Request: Copy out every line of the data exactly.

Records for processing:
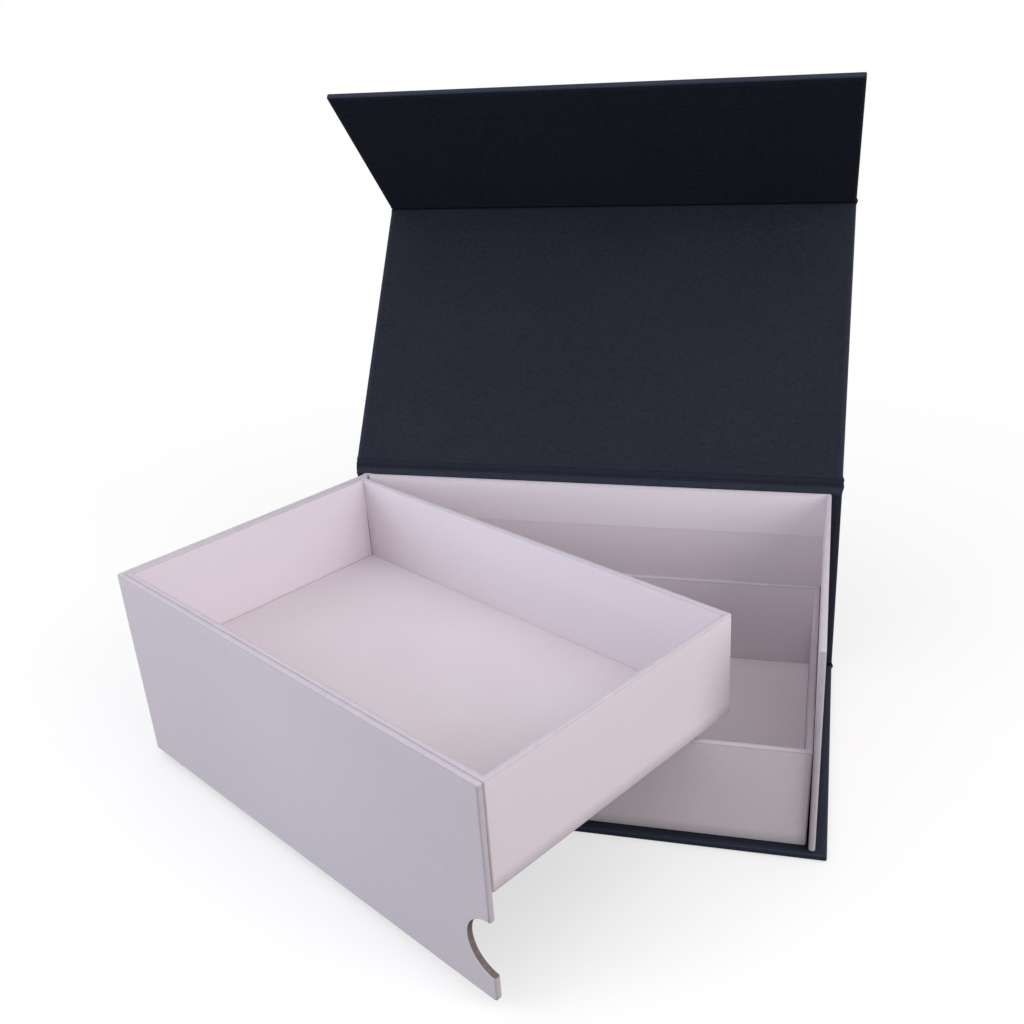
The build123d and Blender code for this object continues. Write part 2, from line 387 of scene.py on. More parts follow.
def lining(place, runs, free_end, left_line, right_line):
    """Points of a panel's inner paper. Its path comes up the board's folded edge, runs along the board
    and goes down again, or stops short of a free end, where it climbs onto the turned-in paper. It also
    stands higher over the turn-ins at the sides, whose edges run from left_line and right_line's first x
    to their second, so they are a little oblique."""
    start, end = runs
    lap_start = end - FREE_END_TURN_IN
    turn = np.linspace(0, pi / 2, EDGE_STEPS + 1)
    first = start - LINER_PROUD + LINER_BEND
    last = end - LINER_INSET if free_end else end + LINER_PROUD - LINER_BEND
    flat_run = rows(first, last, ROW_STEP, (lap_start,) if free_end else (), LAP_FINE)
    run = np.concatenate([[first - LINER_BEND], first - LINER_BEND * np.cos(turn[:-1]), flat_run])
    drop = np.concatenate([[-LINER_DEPTH], -LINER_BEND * (1 - np.sin(turn[:-1])),
                           np.zeros(len(flat_run))])
    if not free_end:
        run = np.concatenate([run, last + LINER_BEND * np.sin(turn[1:]), [last + LINER_BEND]])
        drop = np.concatenate([drop, -LINER_BEND * (1 - np.cos(turn[1:])), [-LINER_DEPTH]])
    drop = drop[:, None]
    x_half = COVER_HALF - LINER_INSET
    line_left, line_right = np.mean(left_line), np.mean(right_line)
    x = rows(-x_half, x_half, ROW_STEP, (line_left, line_right), LAP_FINE)[None, :]
    lap = np.maximum(climb(line_left - x, LAP_SLOPE), climb(x - line_right, LAP_SLOPE))
    if free_end:
        lap = np.maximum(lap, climb(run - lap_start, LAP_SLOPE)[:, None])
    along = np.clip((run - start) / (end - start), 0, 1)[:, None]
    shift = 0
    for line, middle in ((left_line, line_left), (right_line, line_right)):
        near = np.clip(1 - np.abs(x - middle) / LAP_REACH, 0, 1)
        shift = shift + near * (line[0] + (line[1] - line[0]) * along - middle)
    level = LINER_LEVEL - LAP_RISE * lap * (drop > -LINER_BEND) - drop
    inward = np.gradient(np.stack([run, level.mean(1)], -1), axis=0)
    inward *= LINER_THICKNESS / np.linalg.norm(inward, axis=1)[:, None]
    top = on_panel(place, x + shift, run[:, None], level)
    bottom = on_panel(place, x + shift, (run - inward[:, 1])[:, None], level + inward[:, :1])
    return closed_sheet(top, bottom)


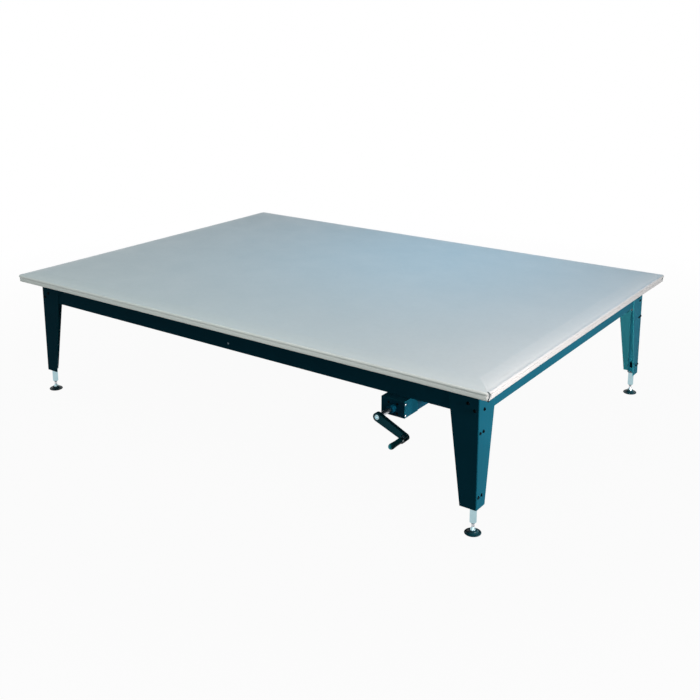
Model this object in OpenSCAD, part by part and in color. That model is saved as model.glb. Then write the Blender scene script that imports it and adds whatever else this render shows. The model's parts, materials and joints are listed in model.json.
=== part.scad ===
/* [Mat] */
// Length of the mat, left to right
mat_l = 2134; // [1900:1:2500]
// Width of the mat, front to back
mat_w = 1524; // [1300:1:1900]
// Corner radius of the mat in plan
mat_corner_r = 26; // [22:1:60]
// Height of the rolled edge above the deck's underside
edge_h = 31; // [28:1:50]
// How far in from the edge the roll reaches the top
edge_roll = 30; // [26:1:36]
// Rise of the crown above the rolled edge
crown_h = 6; // [2:0.5:12]
// How far in from the edge the crown levels out
crown_reach = 320; // [150:1:500]
// How far each side draws in between the corners
draw_in = 3; // [0:0.5:4]
// Thickness of the vinyl cover
cover_t = 1.5; // [1:0.1:2]
// Width of the cover's hem under the deck, from the mat's edge
hem_w = 42; // [25:1:50]
// Foam between the cover and the deck's edge
edge_foam_t = 7; // [5:0.5:10]
// Gap between the foam and what it lies in
soft_gap = 0.3; // [0.2:0.05:0.5]

/* [Deck] */
// Thickness of the plywood deck panels
deck_t = 13; // [10:0.5:16]
// Gap between the two deck panels
panel_gap = 1; // [0.5:0.1:3]
// Height of the deck's underside above the floor, lowered
deck_z = 472; // [465:1:520]

/* [Frame] */
// Overhang of the mat past the legs at the left and right
side_overhang = 63; // [55:1:90]
// Overhang of the mat past the legs at the front and back
front_overhang = 66; // [55:1:90]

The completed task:
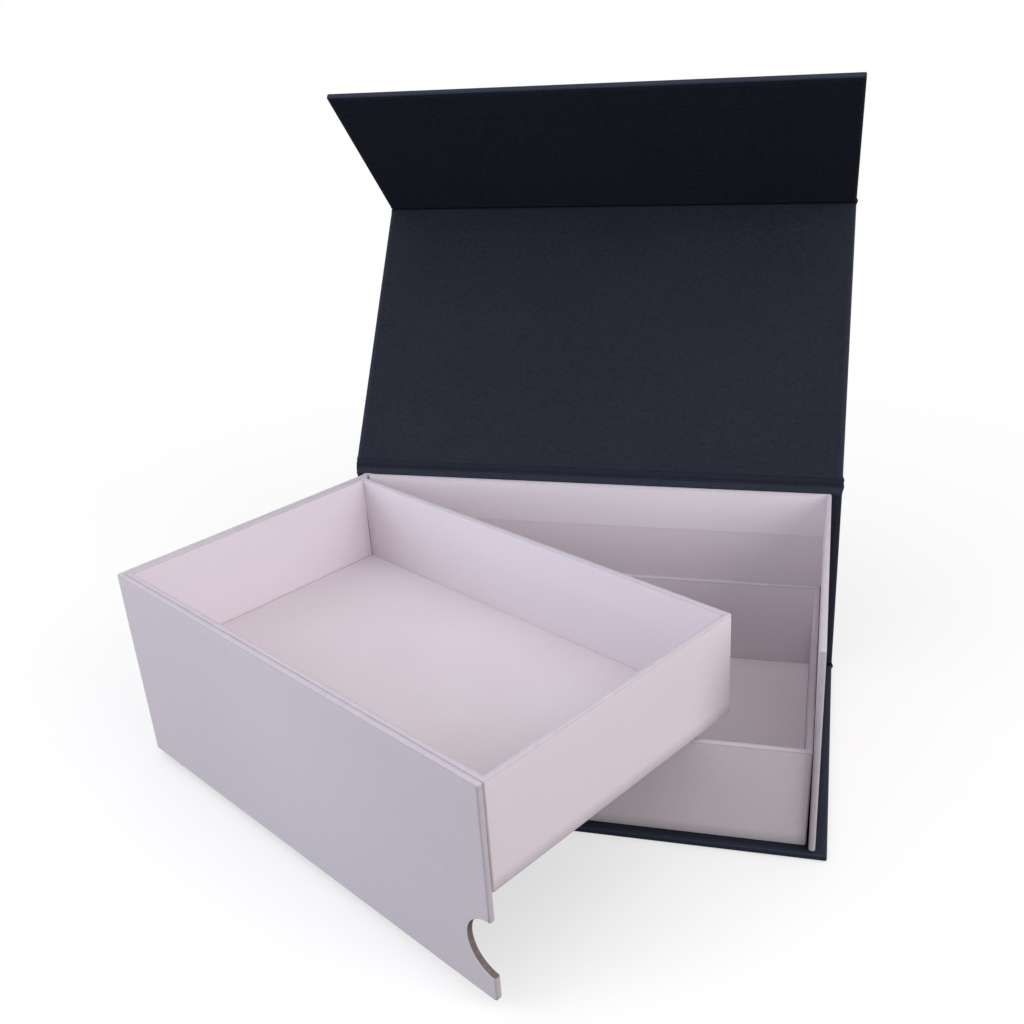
The build123d and Blender code for this object continues. Write part 2, from line 387 of scene.py on. More parts follow.
def lining(place, runs, free_end, left_line, right_line):
    """Points of a panel's inner paper. Its path comes up the board's folded edge, runs along the board
    and goes down again, or stops short of a free end, where it climbs onto the turned-in paper. It also
    stands higher over the turn-ins at the sides, whose edges run from left_line and right_line's first x
    to their second, so they are a little oblique."""
    start, end = runs
    lap_start = end - FREE_END_TURN_IN
    turn = np.linspace(0, pi / 2, EDGE_STEPS + 1)
    first = start - LINER_PROUD + LINER_BEND
    last = end - LINER_INSET if free_end else end + LINER_PROUD - LINER_BEND
    flat_run = rows(first, last, ROW_STEP, (lap_start,) if free_end else (), LAP_FINE)
    run = np.concatenate([[first - LINER_BEND], first - LINER_BEND * np.cos(turn[:-1]), flat_run])
    drop = np.concatenate([[-LINER_DEPTH], -LINER_BEND * (1 - np.sin(turn[:-1])),
                           np.zeros(len(flat_run))])
    if not free_end:
        run = np.concatenate([run, last + LINER_BEND * np.sin(turn[1:]), [last + LINER_BEND]])
        drop = np.concatenate([drop, -LINER_BEND * (1 - np.cos(turn[1:])), [-LINER_DEPTH]])
    drop = drop[:, None]
    x_half = COVER_HALF - LINER_INSET
    line_left, line_right = np.mean(left_line), np.mean(right_line)
    x = rows(-x_half, x_half, ROW_STEP, (line_left, line_right), LAP_FINE)[None, :]
    lap = np.maximum(climb(line_left - x, LAP_SLOPE), climb(x - line_right, LAP_SLOPE))
    if free_end:
        lap = np.maximum(lap, climb(run - lap_start, LAP_SLOPE)[:, None])
    along = np.clip((run - start) / (end - start), 0, 1)[:, None]
    shift = 0
    for line, middle in ((left_line, line_left), (right_line, line_right)):
        near = np.clip(1 - np.abs(x - middle) / LAP_REACH, 0, 1)
        shift = shift + near * (line[0] + (line[1] - line[0]) * along - middle)
    level = LINER_LEVEL - LAP_RISE * lap * (drop > -LINER_BEND) - drop
    inward = np.gradient(np.stack([run, level.mean(1)], -1), axis=0)
    inward *= LINER_THICKNESS / np.linalg.norm(inward, axis=1)[:, None]
    top = on_panel(place, x + shift, run[:, None], level)
    bottom = on_panel(place, x + shift, (run - inward[:, 1])[:, None], level + inward[:, :1])
    return closed_sheet(top, bottom)


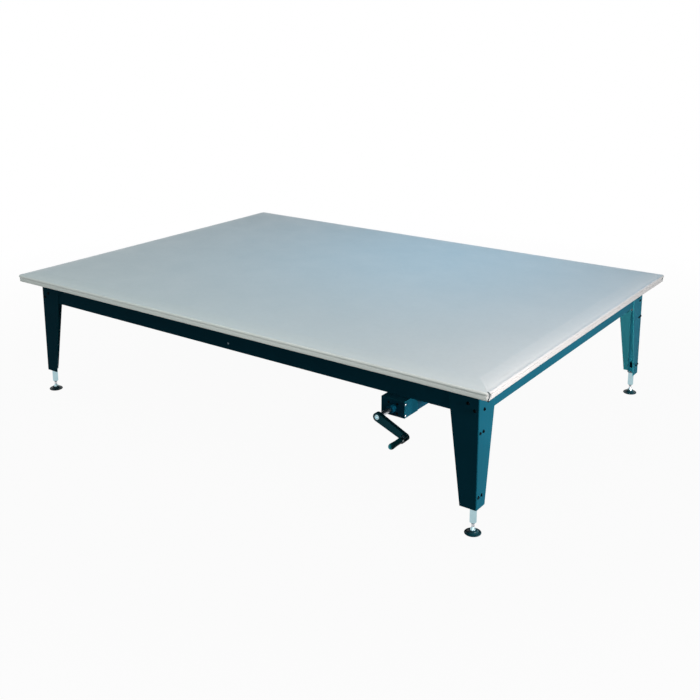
Model this object in OpenSCAD, part by part and in color. That model is saved as model.glb. Then write the Blender scene script that imports it and adds whatever else this render shows. The model's parts, materials and joints are listed in model.json.
=== part.scad ===
/* [Mat] */
// Length of the mat, left to right
mat_l = 2134; // [1900:1:2500]
// Width of the mat, front to back
mat_w = 1524; // [1300:1:1900]
// Corner radius of the mat in plan
mat_corner_r = 26; // [22:1:60]
// Height of the rolled edge above the deck's underside
edge_h = 31; // [28:1:50]
// How far in from the edge the roll reaches the top
edge_roll = 30; // [26:1:36]
// Rise of the crown above the rolled edge
crown_h = 6; // [2:0.5:12]
// How far in from the edge the crown levels out
crown_reach = 320; // [150:1:500]
// How far each side draws in between the corners
draw_in = 3; // [0:0.5:4]
// Thickness of the vinyl cover
cover_t = 1.5; // [1:0.1:2]
// Width of the cover's hem under the deck, from the mat's edge
hem_w = 42; // [25:1:50]
// Foam between the cover and the deck's edge
edge_foam_t = 7; // [5:0.5:10]
// Gap between the foam and what it lies in
soft_gap = 0.3; // [0.2:0.05:0.5]

/* [Deck] */
// Thickness of the plywood deck panels
deck_t = 13; // [10:0.5:16]
// Gap between the two deck panels
panel_gap = 1; // [0.5:0.1:3]
// Height of the deck's underside above the floor, lowered
deck_z = 472; // [465:1:520]

/* [Frame] */
// Overhang of the mat past the legs at the left and right
side_overhang = 63; // [55:1:90]
// Overhang of the mat past the legs at the front and back
front_overhang = 66; // [55:1:90]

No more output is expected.